Task: In the entries that follow, find the word "code" and report each line it is on.

[CAD and scene scripts]
++++++++++++++++++++
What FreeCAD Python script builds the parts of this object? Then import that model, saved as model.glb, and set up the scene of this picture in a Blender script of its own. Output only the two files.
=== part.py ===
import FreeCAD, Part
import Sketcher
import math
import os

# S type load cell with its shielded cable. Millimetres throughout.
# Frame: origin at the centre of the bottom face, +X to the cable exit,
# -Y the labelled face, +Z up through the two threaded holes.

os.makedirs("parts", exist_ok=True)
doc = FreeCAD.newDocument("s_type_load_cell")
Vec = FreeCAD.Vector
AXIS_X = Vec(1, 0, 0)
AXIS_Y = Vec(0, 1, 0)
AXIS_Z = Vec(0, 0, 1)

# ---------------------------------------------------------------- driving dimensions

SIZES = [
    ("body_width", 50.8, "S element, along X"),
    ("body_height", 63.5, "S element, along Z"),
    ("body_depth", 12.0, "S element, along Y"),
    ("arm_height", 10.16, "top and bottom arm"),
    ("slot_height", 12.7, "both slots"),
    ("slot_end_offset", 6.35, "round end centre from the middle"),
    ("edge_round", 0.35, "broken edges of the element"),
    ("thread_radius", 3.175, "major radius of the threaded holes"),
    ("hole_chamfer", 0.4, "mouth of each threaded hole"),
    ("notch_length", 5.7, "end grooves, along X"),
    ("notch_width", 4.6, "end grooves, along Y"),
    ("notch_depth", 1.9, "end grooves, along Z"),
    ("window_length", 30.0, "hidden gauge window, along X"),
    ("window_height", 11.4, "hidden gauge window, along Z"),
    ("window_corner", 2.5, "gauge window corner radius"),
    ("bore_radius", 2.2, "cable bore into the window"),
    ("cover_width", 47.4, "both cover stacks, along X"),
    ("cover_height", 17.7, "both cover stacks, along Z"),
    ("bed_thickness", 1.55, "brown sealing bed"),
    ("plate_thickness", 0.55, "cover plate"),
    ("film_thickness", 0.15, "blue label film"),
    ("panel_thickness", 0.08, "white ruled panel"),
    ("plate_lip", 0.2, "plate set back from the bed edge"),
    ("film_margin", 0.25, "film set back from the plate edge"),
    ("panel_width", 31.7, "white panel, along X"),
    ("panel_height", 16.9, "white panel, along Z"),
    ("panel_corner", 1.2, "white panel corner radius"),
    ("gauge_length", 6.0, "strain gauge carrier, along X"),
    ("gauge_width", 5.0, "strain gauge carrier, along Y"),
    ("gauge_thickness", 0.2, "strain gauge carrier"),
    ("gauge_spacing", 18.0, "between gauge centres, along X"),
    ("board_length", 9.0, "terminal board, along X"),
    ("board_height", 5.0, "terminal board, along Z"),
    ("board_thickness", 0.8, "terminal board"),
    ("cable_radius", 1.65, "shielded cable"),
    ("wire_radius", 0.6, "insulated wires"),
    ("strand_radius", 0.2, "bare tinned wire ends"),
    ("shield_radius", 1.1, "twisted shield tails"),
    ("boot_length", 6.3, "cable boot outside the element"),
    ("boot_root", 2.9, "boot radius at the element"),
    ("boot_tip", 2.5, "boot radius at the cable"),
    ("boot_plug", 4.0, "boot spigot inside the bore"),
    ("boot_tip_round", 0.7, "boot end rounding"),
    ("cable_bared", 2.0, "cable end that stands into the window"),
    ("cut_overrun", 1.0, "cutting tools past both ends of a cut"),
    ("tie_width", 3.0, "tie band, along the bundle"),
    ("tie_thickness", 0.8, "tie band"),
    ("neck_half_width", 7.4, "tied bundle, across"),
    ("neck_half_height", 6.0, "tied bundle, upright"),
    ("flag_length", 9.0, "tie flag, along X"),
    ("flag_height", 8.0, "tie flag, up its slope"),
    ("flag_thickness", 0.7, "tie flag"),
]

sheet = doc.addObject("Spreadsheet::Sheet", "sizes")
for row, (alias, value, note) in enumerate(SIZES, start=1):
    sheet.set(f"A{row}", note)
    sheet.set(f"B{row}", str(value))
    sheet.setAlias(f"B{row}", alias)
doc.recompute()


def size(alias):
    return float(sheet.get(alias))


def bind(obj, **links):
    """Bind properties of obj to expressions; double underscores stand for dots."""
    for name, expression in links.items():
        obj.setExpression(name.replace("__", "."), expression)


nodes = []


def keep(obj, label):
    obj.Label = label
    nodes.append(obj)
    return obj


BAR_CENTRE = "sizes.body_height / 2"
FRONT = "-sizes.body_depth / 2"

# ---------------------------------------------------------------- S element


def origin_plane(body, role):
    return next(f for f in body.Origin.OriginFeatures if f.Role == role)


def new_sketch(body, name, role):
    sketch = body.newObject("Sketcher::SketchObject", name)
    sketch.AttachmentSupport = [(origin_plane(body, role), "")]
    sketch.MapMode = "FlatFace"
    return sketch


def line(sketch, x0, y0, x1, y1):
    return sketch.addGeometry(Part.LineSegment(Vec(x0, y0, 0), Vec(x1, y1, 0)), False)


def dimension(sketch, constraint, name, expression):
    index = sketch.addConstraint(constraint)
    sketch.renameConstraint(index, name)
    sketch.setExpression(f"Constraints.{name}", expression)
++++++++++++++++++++
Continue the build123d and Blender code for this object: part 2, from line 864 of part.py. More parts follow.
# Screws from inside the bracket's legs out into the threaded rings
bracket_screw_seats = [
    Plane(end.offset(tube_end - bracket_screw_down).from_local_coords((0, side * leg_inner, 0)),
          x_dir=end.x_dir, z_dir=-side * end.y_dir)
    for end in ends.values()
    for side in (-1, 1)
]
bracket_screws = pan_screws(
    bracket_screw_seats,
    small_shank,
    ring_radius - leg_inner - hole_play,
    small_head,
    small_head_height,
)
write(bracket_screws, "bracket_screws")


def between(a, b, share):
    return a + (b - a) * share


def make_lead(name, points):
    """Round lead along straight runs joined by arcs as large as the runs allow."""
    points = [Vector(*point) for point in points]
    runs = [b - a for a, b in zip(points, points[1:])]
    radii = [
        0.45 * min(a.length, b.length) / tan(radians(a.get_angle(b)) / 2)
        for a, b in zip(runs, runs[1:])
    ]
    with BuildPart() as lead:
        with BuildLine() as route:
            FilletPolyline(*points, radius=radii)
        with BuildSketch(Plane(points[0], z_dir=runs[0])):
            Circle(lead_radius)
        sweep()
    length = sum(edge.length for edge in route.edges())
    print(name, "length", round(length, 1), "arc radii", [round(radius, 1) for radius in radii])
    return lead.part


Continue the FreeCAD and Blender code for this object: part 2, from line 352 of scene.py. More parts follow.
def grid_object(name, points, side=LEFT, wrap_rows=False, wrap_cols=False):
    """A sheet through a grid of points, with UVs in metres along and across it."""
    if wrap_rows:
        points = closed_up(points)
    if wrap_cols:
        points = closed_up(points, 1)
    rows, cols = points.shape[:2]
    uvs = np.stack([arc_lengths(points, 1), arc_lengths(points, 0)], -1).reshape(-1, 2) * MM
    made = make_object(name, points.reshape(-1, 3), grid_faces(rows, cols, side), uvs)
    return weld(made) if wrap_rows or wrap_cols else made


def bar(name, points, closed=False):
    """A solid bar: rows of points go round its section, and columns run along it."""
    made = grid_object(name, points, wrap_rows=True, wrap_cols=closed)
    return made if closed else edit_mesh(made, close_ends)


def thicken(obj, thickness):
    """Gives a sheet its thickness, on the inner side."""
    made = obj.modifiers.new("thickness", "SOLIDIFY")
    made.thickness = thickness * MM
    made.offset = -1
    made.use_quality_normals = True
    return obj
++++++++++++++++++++
Finished answer:
Continue the build123d and Blender code for this object: part 2, from line 864 of part.py. More parts follow.
Continue the FreeCAD and Blender code for this object: part 2, from line 352 of scene.py. More parts follow.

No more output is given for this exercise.